-- Start of Data segment --
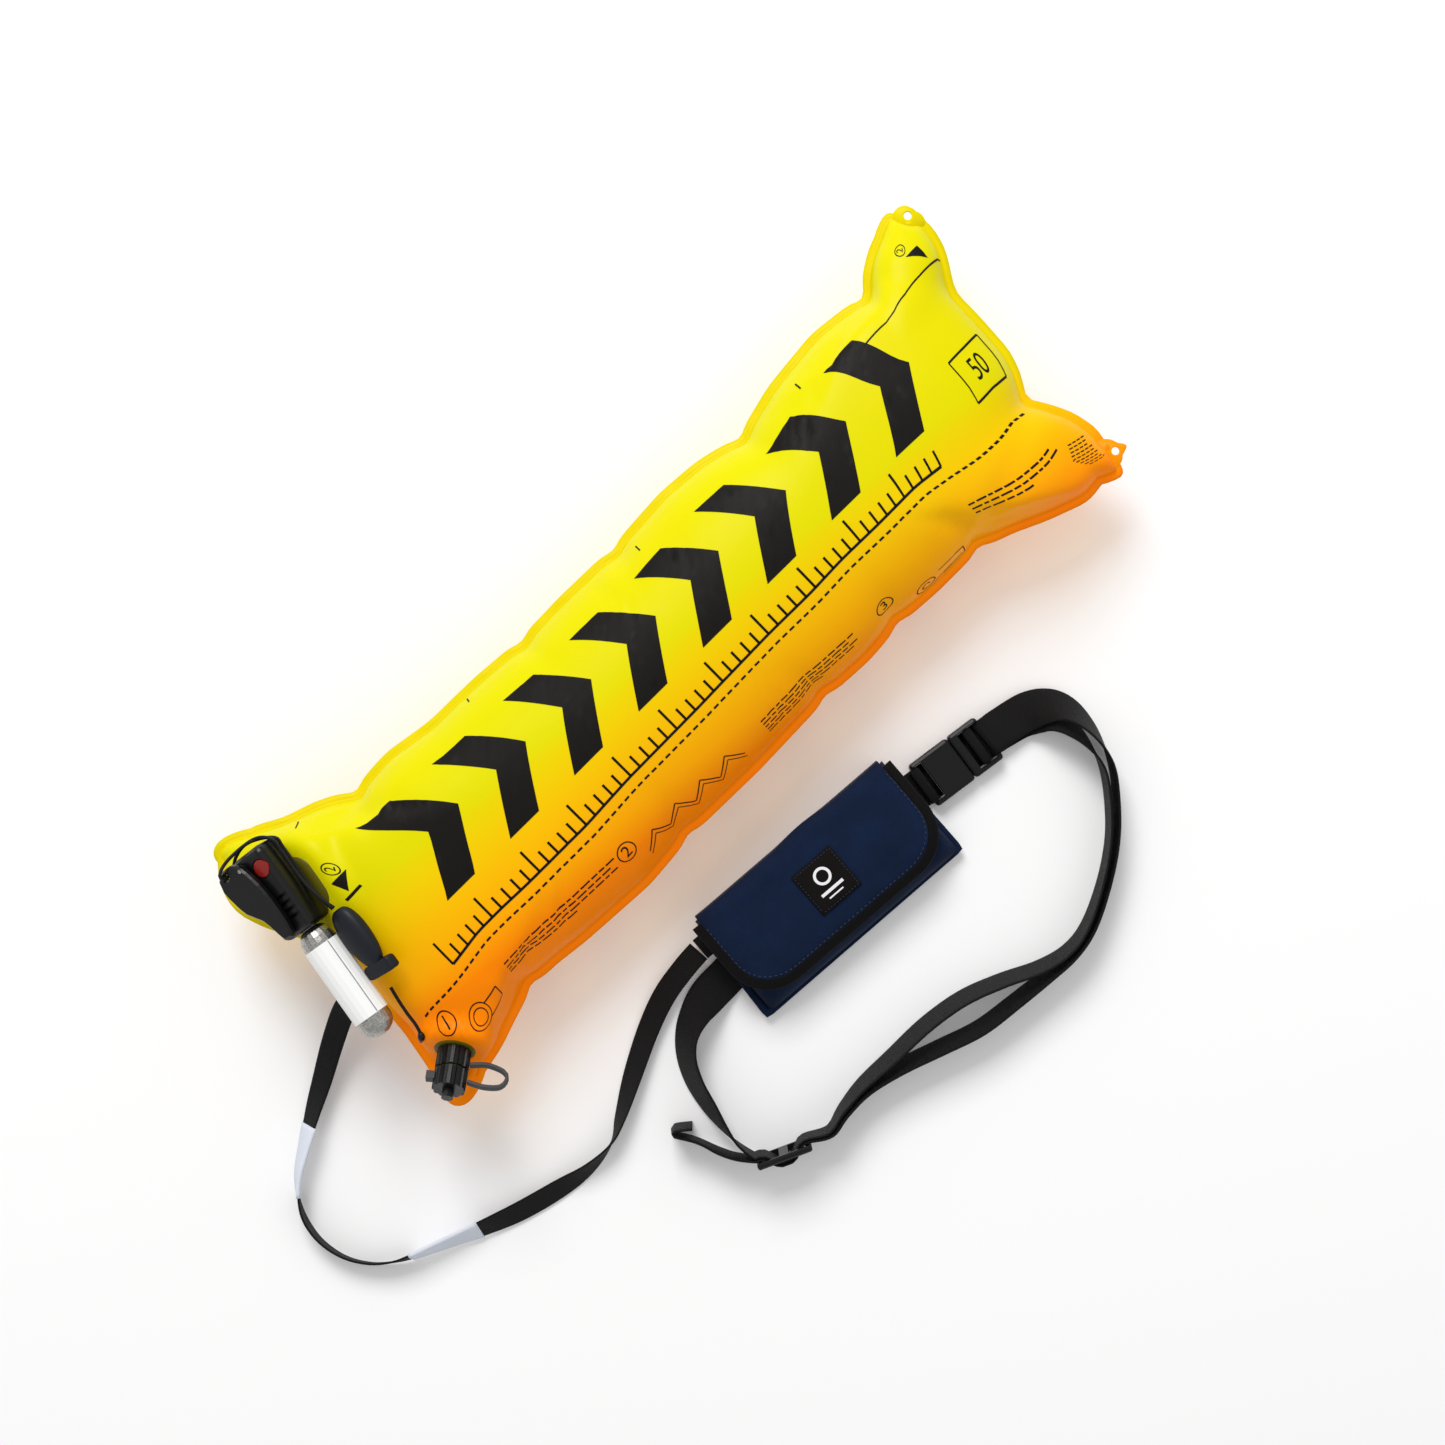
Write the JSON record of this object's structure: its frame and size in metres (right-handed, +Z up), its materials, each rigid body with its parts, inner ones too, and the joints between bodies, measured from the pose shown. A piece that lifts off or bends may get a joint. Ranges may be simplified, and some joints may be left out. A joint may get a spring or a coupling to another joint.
{
  "type": "inflatable safety buoy",
  "caption": "Inflated swim safety buoy on a tether, with gas cartridge inflator, oral valve and whistle, beside its flapped pouch on a buckled waist belt.",
  "frame": {"origin": "on the ground under the middle of the bladder, on its flat underside", "axes": "+X along the buoy away from the inflator end, +Y across it away from the pouch, +Z up"},
  "size_m": [0.7088, 0.4151, 0.1009],
  "materials": {
    "yellow_film": "thin translucent welded film",
    "black_moulded_plastic": "moulded, slightly glossy",
    "slate_moulded_plastic": "moulded, satin",
    "red_moulded_plastic": "moulded",
    "plated_steel": "zinc plated",
    "white_sleeve": "shrunk-on plastic sleeve",
    "grey_rubber": "soft rubber",
    "black_webbing": "woven webbing",
    "white_tag": "coated fabric sleeve",
    "navy_cloth": "coated woven cloth",
    "black_cloth": "binding tape and hook-and-loop",
    "black_cord": "braided cord"
  },
  "bodies": {
    "buoy": {"belt_main": "black_webbing", "belt_pouch_run": "black_webbing", "belt_return": "black_webbing", "belt_sewn_end": "black_webbing", "belt_tunnel": "navy_cloth", "bladder_lower_panel": "yellow_film", "bladder_upper_panel": "yellow_film", "buckle_socket": "black_moulded_plastic", "cap_strap": "grey_rubber", "cartridge_gasket": "grey_rubber", "inflator_housing": "black_moulded_plastic", "inflator_manifold": "black_moulded_plastic", "lever_pin": "plated_steel", "loose_cord_end": "black_cord", "piercing_spring": "plated_steel", "pouch_back_panel": "navy_cloth", "pouch_binding": "black_cloth", "pouch_front": "navy_cloth", "pouch_loop_patch": "black_cloth", "pull_cord": "black_cord", "status_indicator": "red_moulded_plastic", "tether": "black_webbing", "tether_anchor": "black_webbing", "tether_tab": "black_webbing", "tether_tag_lower": "white_tag", "tether_tag_upper": "white_tag", "valve_collar": "black_moulded_plastic", "valve_manifold": "black_moulded_plastic", "valve_spring": "plated_steel", "whistle": "slate_moulded_plastic"},
    "lever": {"trigger_lever": "black_moulded_plastic"},
    "piercing_pin": {"piercing_pin": "plated_steel"},
    "cartridge": {"gas_cartridge": "plated_steel", "cartridge_sleeve": "white_sleeve"},
    "valve_cap": {"valve_cap": "black_moulded_plastic"},
    "valve_poppet": {"valve_poppet": "black_moulded_plastic"},
    "flap": {"pouch_flap": "navy_cloth", "flap_binding": "black_cloth", "flap_hook_patch": "black_cloth", "pouch_label": "black_cloth"},
    "plug": {"buckle_plug": "black_moulded_plastic", "belt_plug_wrap": "black_webbing"},
    "prong_left": {"buckle_prong_left": "black_moulded_plastic"},
    "prong_right": {"buckle_prong_right": "black_moulded_plastic"},
    "slider": {"belt_slider": "black_moulded_plastic"}
  },
  "joints": [
    {"name": "lever_pull", "type": "hinge", "parent": "buoy", "child": "lever", "pos_m": [-0.27096, 0.0935, 0.09282], "axis": [0.5228, -0.0865, -0.848], "range_deg": [0, 60], "deforming": ["pull_cord"]},
    {"name": "pin_drive", "type": "slide", "parent": "buoy", "child": "piercing_pin", "axis": [-0.1633, -0.9866, 0], "range_m": [0, 0.004], "deforming": ["piercing_spring"]},
    {"name": "cartridge_withdraw", "type": "slide", "parent": "buoy", "child": "cartridge", "axis": [-0.1633, -0.9866, 0], "range_m": [0, 0.014]},
    {"name": "cap_lift", "type": "slide", "parent": "buoy", "child": "valve_cap", "axis": [-0.6303, -0.5232, 0.5736], "range_m": [0, 0.013], "deforming": ["cap_strap"]},
    {"name": "poppet_press", "type": "slide", "parent": "buoy", "child": "valve_poppet", "axis": [0.6303, 0.5232, -0.5736], "range_m": [0, 0.003], "stiffness_N_per_m": 200, "springref_m": -0.003, "deforming": ["valve_spring"]},
    {"name": "flap_open", "type": "hinge", "parent": "buoy", "child": "flap", "pos_m": [-0.02969, -0.12649, 0.00445], "axis": [-0.9976, 0.0698, 0], "range_deg": [0, 85]},
    {"name": "buckle_release", "type": "slide", "parent": "buoy", "child": "plug", "axis": [0.9907, -0.1357, 0], "range_m": [0, 0.024], "deforming": ["belt_main", "belt_return", "buckle_prong_left", "buckle_prong_right"]},
    {"name": "prong_left_squeeze", "type": "hinge", "parent": "plug", "child": "prong_left", "pos_m": [0.08581, -0.15915, 0], "axis": [0, 0, 1], "range_deg": [0, 7], "stiffness_Nm_per_rad": 0.3},
    {"name": "prong_right_squeeze", "type": "hinge", "parent": "plug", "child": "prong_right", "pos_m": [0.08364, -0.175, 0], "axis": [0, 0, 1], "range_deg": [-7, 0], "stiffness_Nm_per_rad": 0.3},
    {"name": "slider_adjust", "type": "slide", "parent": "buoy", "child": "slider", "axis": [0.9121, -0.4099, 0], "range_m": [-0.006, 0.008], "deforming": ["belt_main", "belt_return"]}
  ],
  "couplings": [
    {"joint": "pin_drive", "follows": "lever_pull", "m_per_rad": 0.0038197},
    {"joint": "prong_right_squeeze", "follows": "prong_left_squeeze", "ratio": -1}
  ]
}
-- End of Data segment --
_To be done_
Reproduce the full listing word for word.

_Output for this task_
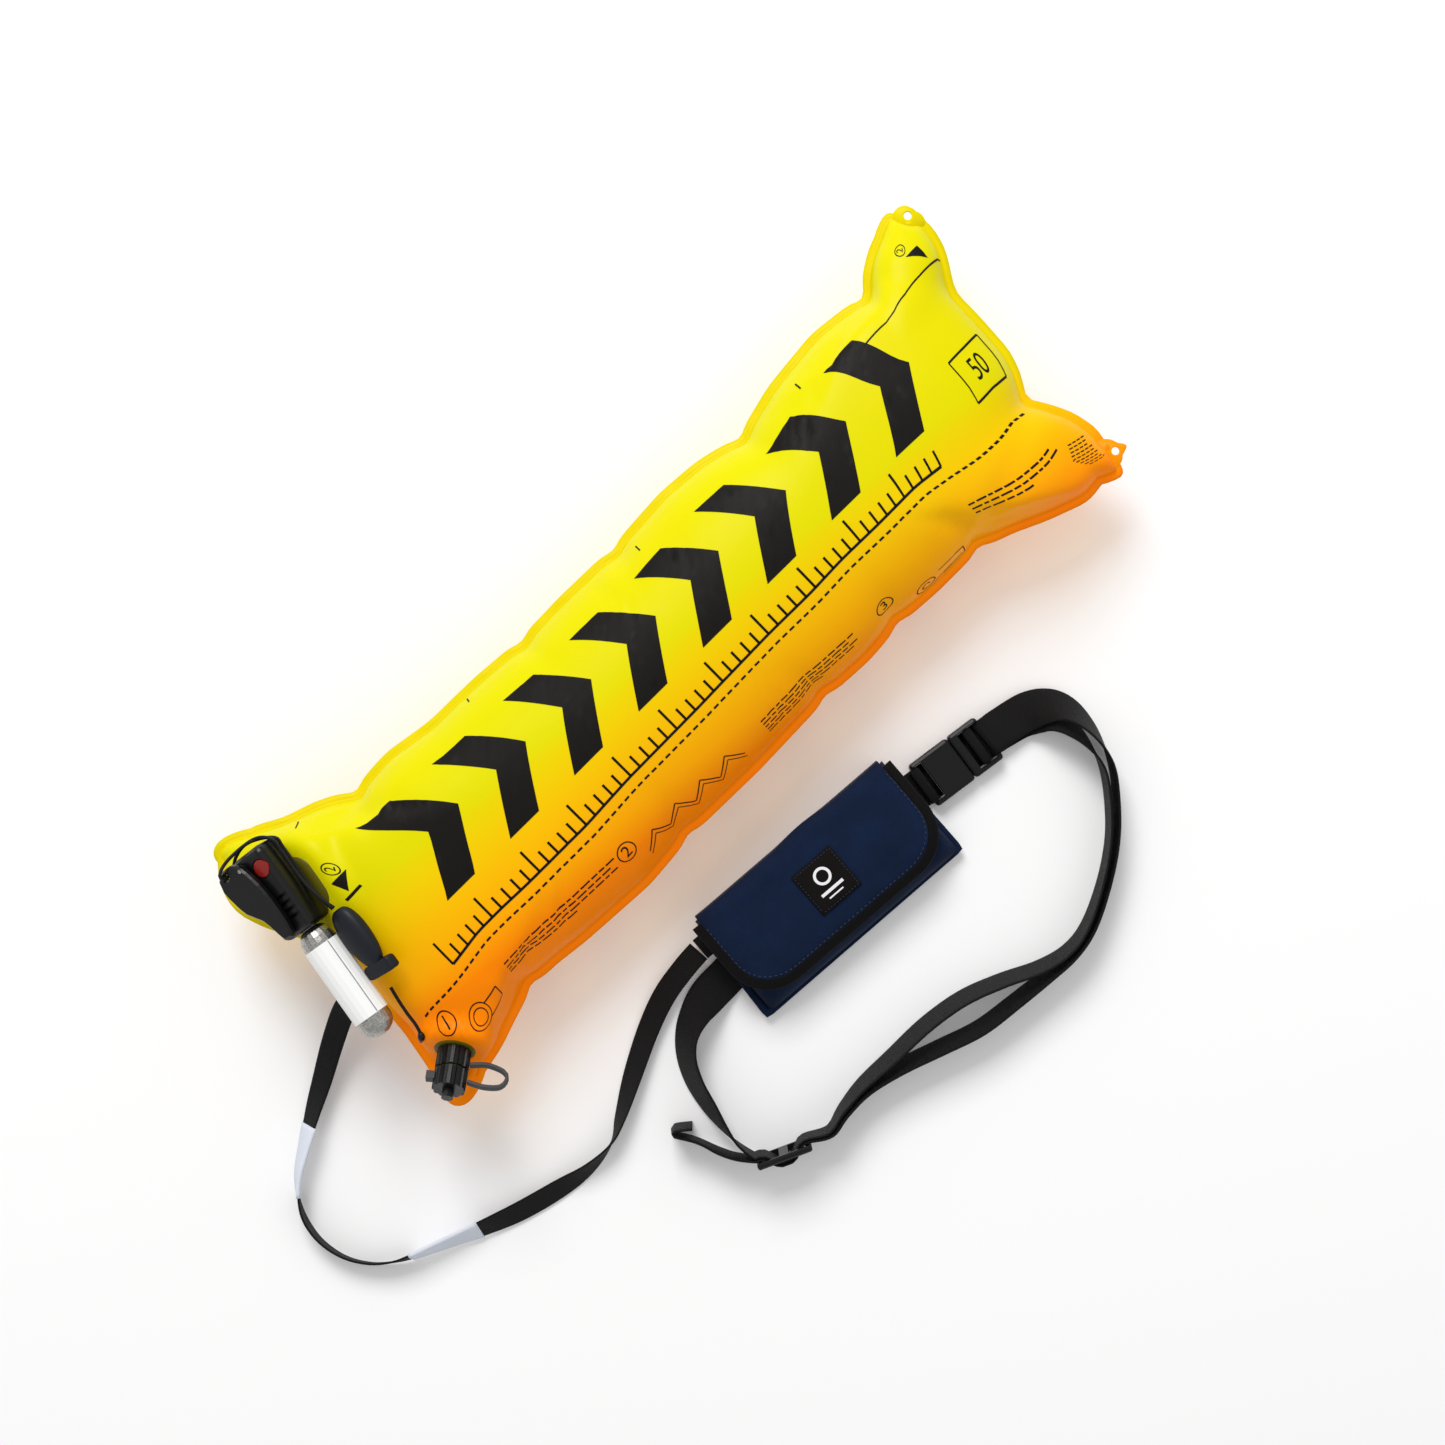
Write the JSON record of this object's structure: its frame and size in metres (right-handed, +Z up), its materials, each rigid body with its parts, inner ones too, and the joints between bodies, measured from the pose shown. A piece that lifts off or bends may get a joint. Ranges may be simplified, and some joints may be left out. A joint may get a spring or a coupling to another joint.
{
  "type": "inflatable safety buoy",
  "caption": "Inflated swim safety buoy on a tether, with gas cartridge inflator, oral valve and whistle, beside its flapped pouch on a buckled waist belt.",
  "frame": {"origin": "on the ground under the middle of the bladder, on its flat underside", "axes": "+X along the buoy away from the inflator end, +Y across it away from the pouch, +Z up"},
  "size_m": [0.7088, 0.4151, 0.1009],
  "materials": {
    "yellow_film": "thin translucent welded film",
    "black_moulded_plastic": "moulded, slightly glossy",
    "slate_moulded_plastic": "moulded, satin",
    "red_moulded_plastic": "moulded",
    "plated_steel": "zinc plated",
    "white_sleeve": "shrunk-on plastic sleeve",
    "grey_rubber": "soft rubber",
    "black_webbing": "woven webbing",
    "white_tag": "coated fabric sleeve",
    "navy_cloth": "coated woven cloth",
    "black_cloth": "binding tape and hook-and-loop",
    "black_cord": "braided cord"
  },
  "bodies": {
    "buoy": {"belt_main": "black_webbing", "belt_pouch_run": "black_webbing", "belt_return": "black_webbing", "belt_sewn_end": "black_webbing", "belt_tunnel": "navy_cloth", "bladder_lower_panel": "yellow_film", "bladder_upper_panel": "yellow_film", "buckle_socket": "black_moulded_plastic", "cap_strap": "grey_rubber", "cartridge_gasket": "grey_rubber", "inflator_housing": "black_moulded_plastic", "inflator_manifold": "black_moulded_plastic", "lever_pin": "plated_steel", "loose_cord_end": "black_cord", "piercing_spring": "plated_steel", "pouch_back_panel": "navy_cloth", "pouch_binding": "black_cloth", "pouch_front": "navy_cloth", "pouch_loop_patch": "black_cloth", "pull_cord": "black_cord", "status_indicator": "red_moulded_plastic", "tether": "black_webbing", "tether_anchor": "black_webbing", "tether_tab": "black_webbing", "tether_tag_lower": "white_tag", "tether_tag_upper": "white_tag", "valve_collar": "black_moulded_plastic", "valve_manifold": "black_moulded_plastic", "valve_spring": "plated_steel", "whistle": "slate_moulded_plastic"},
    "lever": {"trigger_lever": "black_moulded_plastic"},
    "piercing_pin": {"piercing_pin": "plated_steel"},
    "cartridge": {"gas_cartridge": "plated_steel", "cartridge_sleeve": "white_sleeve"},
    "valve_cap": {"valve_cap": "black_moulded_plastic"},
    "valve_poppet": {"valve_poppet": "black_moulded_plastic"},
    "flap": {"pouch_flap": "navy_cloth", "flap_binding": "black_cloth", "flap_hook_patch": "black_cloth", "pouch_label": "black_cloth"},
    "plug": {"buckle_plug": "black_moulded_plastic", "belt_plug_wrap": "black_webbing"},
    "prong_left": {"buckle_prong_left": "black_moulded_plastic"},
    "prong_right": {"buckle_prong_right": "black_moulded_plastic"},
    "slider": {"belt_slider": "black_moulded_plastic"}
  },
  "joints": [
    {"name": "lever_pull", "type": "hinge", "parent": "buoy", "child": "lever", "pos_m": [-0.27096, 0.0935, 0.09282], "axis": [0.5228, -0.0865, -0.848], "range_deg": [0, 60], "deforming": ["pull_cord"]},
    {"name": "pin_drive", "type": "slide", "parent": "buoy", "child": "piercing_pin", "axis": [-0.1633, -0.9866, 0], "range_m": [0, 0.004], "deforming": ["piercing_spring"]},
    {"name": "cartridge_withdraw", "type": "slide", "parent": "buoy", "child": "cartridge", "axis": [-0.1633, -0.9866, 0], "range_m": [0, 0.014]},
    {"name": "cap_lift", "type": "slide", "parent": "buoy", "child": "valve_cap", "axis": [-0.6303, -0.5232, 0.5736], "range_m": [0, 0.013], "deforming": ["cap_strap"]},
    {"name": "poppet_press", "type": "slide", "parent": "buoy", "child": "valve_poppet", "axis": [0.6303, 0.5232, -0.5736], "range_m": [0, 0.003], "stiffness_N_per_m": 200, "springref_m": -0.003, "deforming": ["valve_spring"]},
    {"name": "flap_open", "type": "hinge", "parent": "buoy", "child": "flap", "pos_m": [-0.02969, -0.12649, 0.00445], "axis": [-0.9976, 0.0698, 0], "range_deg": [0, 85]},
    {"name": "buckle_release", "type": "slide", "parent": "buoy", "child": "plug", "axis": [0.9907, -0.1357, 0], "range_m": [0, 0.024], "deforming": ["belt_main", "belt_return", "buckle_prong_left", "buckle_prong_right"]},
    {"name": "prong_left_squeeze", "type": "hinge", "parent": "plug", "child": "prong_left", "pos_m": [0.08581, -0.15915, 0], "axis": [0, 0, 1], "range_deg": [0, 7], "stiffness_Nm_per_rad": 0.3},
    {"name": "prong_right_squeeze", "type": "hinge", "parent": "plug", "child": "prong_right", "pos_m": [0.08364, -0.175, 0], "axis": [0, 0, 1], "range_deg": [-7, 0], "stiffness_Nm_per_rad": 0.3},
    {"name": "slider_adjust", "type": "slide", "parent": "buoy", "child": "slider", "axis": [0.9121, -0.4099, 0], "range_m": [-0.006, 0.008], "deforming": ["belt_main", "belt_return"]}
  ],
  "couplings": [
    {"joint": "pin_drive", "follows": "lever_pull", "m_per_rad": 0.0038197},
    {"joint": "prong_right_squeeze", "follows": "prong_left_squeeze", "ratio": -1}
  ]
}